Ромеи и франки в Антиохии, Сирии и Киликии XI–XIII вв.
Часть вторая.
Франкская Сирия и империя Комнинов
Глава I.
От паломничества к завоеванию. Первый крестовый поход и становление франкских государств заморской земли
I. Вооруженное паломничество: путь крестоносцев от Франции и Италии до рубежей Леванта
Папа Урбан II и провозглашение Первого крестового похода
Когда речь заходит об истории Первого крестового похода и его значении для христианского Востока, всегда следует начинать с того, что в задачи этого великого, инициированного Апостольским престолом предприятия не входило ни учреждение латинских патриарха-тов в Антиохии или Иерусалиме, ни создание франкских государств на территориях, принадлежавших Ромейской державе.
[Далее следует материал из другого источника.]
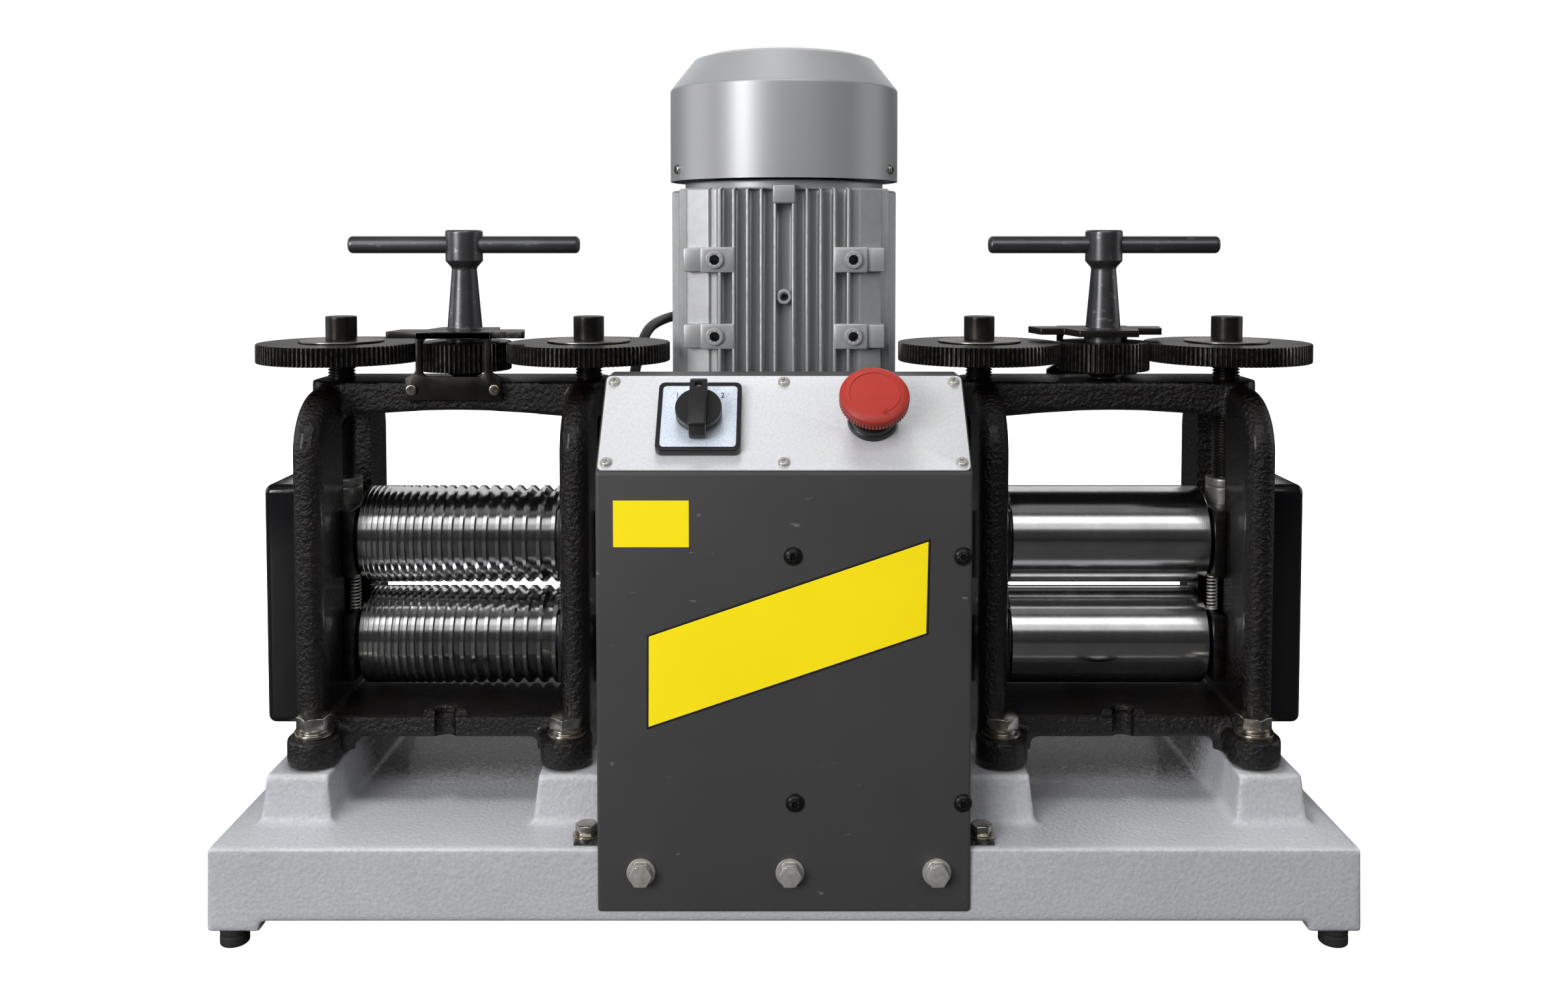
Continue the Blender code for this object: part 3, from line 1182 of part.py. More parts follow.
def smooth_route(points, step):
    """Points every step along a Catmull-Rom curve through the route."""
    ends = [points[0]] + list(points) + [points[-1]]
    route = []
    for a, b, c, d in zip(ends, ends[1:], ends[2:], ends[3:]):
        count = max(1, round((c - b).length / step))
        for i in range(count):
            t = i / count
            route.append(0.5 * (2 * b + (c - a) * t + (2 * a - 5 * b + 4 * c - d) * t ** 2
                                + (3 * b - a - 3 * c + d) * t ** 3))
    route.append(points[-1])
    return route


# Front cover and controls

def front_cover(root):
    """Folded sheet: front, sloping top for the panel, sides and two bolting tabs."""
    front = SHEET_FRONT_Y
    inner = front + SHEET_T
    back = -COVER_SIDE_BACK
    low = BASE_TOP + FIT_GAP
    crest_y, crest_z = front + PANEL_SLANT_Y, SHEET_BEND_Z + PANEL_SLANT_Z
    side = [(front, SHEET_BOTTOM), (inner, SHEET_BOTTOM), (inner, low), (back, low),
            (back, crest_z), (crest_y, crest_z), (front, SHEET_BEND_Z)]
    shell = stand_up(plate(side, 2 * COVER_HALF_X), -COVER_HALF_X)
    bend = SHEET_T * math.tan(PANEL_TILT / 2)
    hollow = [(inner, 0), (back + OVERRUN, 0), (back + OVERRUN, crest_z - SHEET_T),
              (crest_y + bend, crest_z - SHEET_T),
              (inner, SHEET_BEND_Z - bend)]
    shell = cut(shell, stand_up(plate(hollow, 2 * (COVER_HALF_X - SHEET_T)),
                                SHEET_T - COVER_HALF_X))
    for sign in (-1, 1):
        edges = sorted((sign * (COVER_HALF_X - SHEET_T / 2), sign * (COVER_HALF_X + TAB_REACH)))
        tab = span((edges[0], front + TAB_IN - TAB_WIDTH / 2, low),
                   (edges[1], front + TAB_IN + TAB_WIDTH / 2, low + SHEET_T))
        shell = join(shell, tab)
    switch_half = SWITCH_BODY_SIDE / 2 + FIT_GAP
    switch_hole = span((-switch_half, -switch_half, -OVERRUN), (switch_half, switch_half, OVERRUN))
    switch_hole.data.transform(panel_matrix(SWITCH_X))
    estop_hole = rod(clear_radius(ESTOP_BARREL_D / 2, COARSE), (0, 0, -OVERRUN), (0, 0, OVERRUN),
                     COARSE)
    estop_hole.data.transform(panel_matrix(ESTOP_X))
    shell = cut(shell, switch_hole, estop_hole)
    publish(shell, "front_cover", material("dark_grey_paint", (0.055, 0.055, 0.060), 0.4, 0.2),
            root)


def panel_matrix(x=0, rise=0):
    """Frame on the sloping face: X across, Y up the slope and Z out of the panel."""
    middle = Vector((x, SHEET_FRONT_Y + PANEL_SLANT_Y / 2, SHEET_BEND_Z + PANEL_SLANT_Z / 2))
    turn = Matrix.Rotation(PANEL_TILT, 4, "X")
    return Matrix.Translation(middle) @ turn @ Matrix.Translation((0, 0, rise))


def control_panel(frame):
    half_x, half_y = PANEL_WIDTH / 2, PANEL_SLANT / 2 - PANEL_MARGIN
    hole = SWITCH_BODY_SIDE / 2 + FIT_GAP
    square = [(SWITCH_X - hole, -hole), (SWITCH_X + hole, -hole), (SWITCH_X + hole, hole),
              (SWITCH_X - hole, hole)]
    shape = plate(rounded_rectangle(-half_x, half_x, -half_y, half_y, PANEL_CORNER, 2), PANEL_T,
                  [square, circle(clear_radius(ESTOP_BARREL_D / 2, COARSE), COARSE, ESTOP_X)])
    publish(shape, "control_panel", material("brushed_aluminium", (0.62, 0.63, 0.65), 0.4, 0.8),
            frame, (0, 0, FIT_GAP))


def rotary_switch(frame):
    """Cam switch: square face plate with its body behind the panel, and a bar knob."""
    black = material("black_plastic", (0.015, 0.015, 0.016), 0.35, 0.0)
    seat = PANEL_T + 2 * FIT_GAP
    half, body_half = SWITCH_SIDE / 2, SWITCH_BODY_SIDE / 2
    face = plate(rounded_rectangle(-half, half, -half, half, SWITCH_CORNER, 2), SWITCH_H)
    body = span((-body_half, -body_half, -seat - SWITCH_BODY_DEPTH), (body_half, body_half, EDGE))
    neck_hole = rod(clear_radius(KNOB_NECK_D / 2, COARSE), (0, 0, SWITCH_H / 2),
                    (0, 0, SWITCH_H + OVERRUN), COARSE)
    publish(cut(join(face, body), neck_hole), "switch_plate", black, frame, (SWITCH_X, 0, seat))
    knob_low = KNOB_NECK_H
    profile = [(0, knob_low + KNOB_H), (KNOB_D / 2 - EDGE, knob_low + KNOB_H),
               (KNOB_D / 2, knob_low + KNOB_H - EDGE), (KNOB_D / 2, knob_low),
               (KNOB_NECK_D / 2, knob_low), (KNOB_NECK_D / 2, FIT_GAP - SWITCH_H / 2),
               (0, FIT_GAP - SWITCH_H / 2)]
    knob = turned(profile, FINE)
    grip = span((-GRIP_WIDTH / 2, -GRIP_LENGTH / 2 - EDGE, knob_low),
                (GRIP_WIDTH / 2, GRIP_LENGTH / 2 - EDGE, knob_low + GRIP_H))
    publish(join(knob, soften(grip, EDGE)), "switch_knob", black, frame,
            (SWITCH_X, 0, seat + SWITCH_H))


def emergency_stop(frame):
    """Mushroom button: collar with its barrel, sliding stem and turning head."""
    seat = PANEL_T + 2 * FIT_GAP
    bore = ESTOP_BORE_D / 2
    collar = [(bore, ESTOP_COLLAR_H), (ESTOP_SKIRT_D / 2 - EDGE, ESTOP_COLLAR_H),
              (ESTOP_COLLAR_D / 2, ESTOP_COLLAR_H - 2 * EDGE), (ESTOP_COLLAR_D / 2, 0),
              (ESTOP_BARREL_D / 2, 0), (ESTOP_BARREL_D / 2, -ESTOP_BARREL_DEPTH),
              (bore, -ESTOP_BARREL_DEPTH)]
    black = material("black_plastic", (0.015, 0.015, 0.016), 0.35, 0.0)
    publish(turned(collar, FINE, closed=True), "estop_collar", black, frame, (ESTOP_X, 0, seat))
    under = ESTOP_COLLAR_H + ESTOP_TRAVEL + FIT_GAP
    top = ESTOP_RIM_BOTTOM
    stem = turned([(0, top), (ESTOP_STEM_D / 2, top), (ESTOP_STEM_D / 2, -ESTOP_STEM_BACK),
                   (0, -ESTOP_STEM_BACK)], COARSE)
    publish(stem, "estop_stem", black, frame, (ESTOP_X, 0, seat))
    socket = ESTOP_STEM_D / 2 + FIT_GAP
    head = [(0, ESTOP_HEAD_TOP), (ESTOP_CROWN_D / 2, ESTOP_HEAD_TOP - EDGE / 2),
            (ESTOP_HEAD_D / 2 - 2 * EDGE, ESTOP_RIM_TOP + EDGE), (ESTOP_HEAD_D / 2, ESTOP_RIM_TOP),
            (ESTOP_HEAD_D / 2, ESTOP_RIM_BOTTOM), (ESTOP_SKIRT_TOP_D / 2, ESTOP_RIM_BOTTOM - EDGE),
            (ESTOP_SKIRT_D / 2, under), (socket, under), (socket, top + FIT_GAP),
            (0, top + FIT_GAP)]
    red = material("red_plastic", (0.62, 0.030, 0.025), 0.4, 0.0)
    publish(turned(head, FINE), "estop_head", red, frame, (ESTOP_X, 0, seat))


def motor_cable(root):
    """Lead from the terminal box, round the motor's left side and down behind the panel."""
    start_x = -TERMINAL_WIDTH / 2 - GLAND_LENGTH - FIT_GAP
    switch_end = panel_matrix(SWITCH_X, -SWITCH_BODY_DEPTH - FIT_GAP)
    end = switch_end.translation
    inward = (switch_end.to_3x3() @ Vector((0, 0, -1))) * CABLE_STEP
    round_motor = [Vector((-MOTOR_HALF_X * x, WORM_Y * y, GLAND_Z * z))
                   for x, y, z in CABLE_ROUTE_SHARES]
    route = [Vector((start_x, GLAND_Y, GLAND_Z)), Vector((start_x - CABLE_D, GLAND_Y, GLAND_Z)),
             *round_motor, end + inward, end]
    points = smooth_route(route, CABLE_STEP)
    print("cable length, mm:", round(sum(math.dist(a, b) for a, b in zip(points, points[1:])) * 1000))
    publish(tube(points, CABLE_D, 2), "motor_cable",
            material("black_cable", (0.015, 0.015, 0.015), 0.5, 0.0), root)


def build():
    clear_scene()
    root = empty("roll_plane", None, (0, ROLL_PLANE_Y, 0))
    base_casting(root)
    levelling_feet(root)
    build_heads(root)
    gearbox_housing(root)
    drive_line(root)
    motor_housing(root)
    motor_cowl(root)
    motor_rotor(root)
    terminal_box(root)
    motor_cable(root)
    front_cover(root)
    panel = empty("panel_frame", root)
    panel.matrix_basis = panel_matrix()
    control_panel(panel)
    rotary_switch(panel)
    emergency_stop(panel)


build()
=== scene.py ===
# Motor-driven double rolling mill for jewellers, dressed for its picture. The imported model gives
# the places; the pieces below stand round it in the order in which the machine is put together.

import math

import bmesh
import bpy
from mathutils import Matrix, Vector


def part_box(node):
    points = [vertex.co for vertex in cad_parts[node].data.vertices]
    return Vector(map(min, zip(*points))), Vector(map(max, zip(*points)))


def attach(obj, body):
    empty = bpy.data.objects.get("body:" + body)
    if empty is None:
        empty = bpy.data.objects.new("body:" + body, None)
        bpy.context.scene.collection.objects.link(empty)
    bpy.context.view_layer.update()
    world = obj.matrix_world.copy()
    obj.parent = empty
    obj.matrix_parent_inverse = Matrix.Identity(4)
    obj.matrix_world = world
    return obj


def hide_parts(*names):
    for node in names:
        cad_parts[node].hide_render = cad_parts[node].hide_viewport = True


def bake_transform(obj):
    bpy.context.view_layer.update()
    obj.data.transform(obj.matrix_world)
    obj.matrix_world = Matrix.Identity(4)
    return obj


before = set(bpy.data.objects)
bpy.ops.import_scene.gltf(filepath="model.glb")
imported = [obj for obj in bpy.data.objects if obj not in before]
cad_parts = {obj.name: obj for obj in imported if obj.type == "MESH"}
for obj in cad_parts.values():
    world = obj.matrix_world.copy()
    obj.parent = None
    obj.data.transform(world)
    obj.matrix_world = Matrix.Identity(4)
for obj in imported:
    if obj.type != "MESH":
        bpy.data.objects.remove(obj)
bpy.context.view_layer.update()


# Studio
# A white table under a wide soft window in front, with softer boxes at both sides, above and
# behind. The camera stands close in front at the height of the spindle gears, tilted down a
# little, as the perspective of the photograph has it.

PHOTO_WIDTH, PHOTO_HEIGHT = 2408, 1526
FOCAL_PIXELS = 2050
AXIS_PIXEL_V = 463.1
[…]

Ни в одном из пяти, составленных в XII в. переложений Клермонской проповеди нет даже намека на призыв Папы Урбана II к созданию латинских княжеств на землях византийской Сирии или Романии [619]. Напротив, понтифик призывает чад Римской Церкви к паломничеству (peregrinatio), к «единственно-справедливой войне» с тюрками [620], к оказанию помощи «братьям, живущим на Востоке» (confratibus vestris in Orientali) [621]. Искренность Урбана II в его стремлениях оказать поддержку ромеям не может вызывать сомнений.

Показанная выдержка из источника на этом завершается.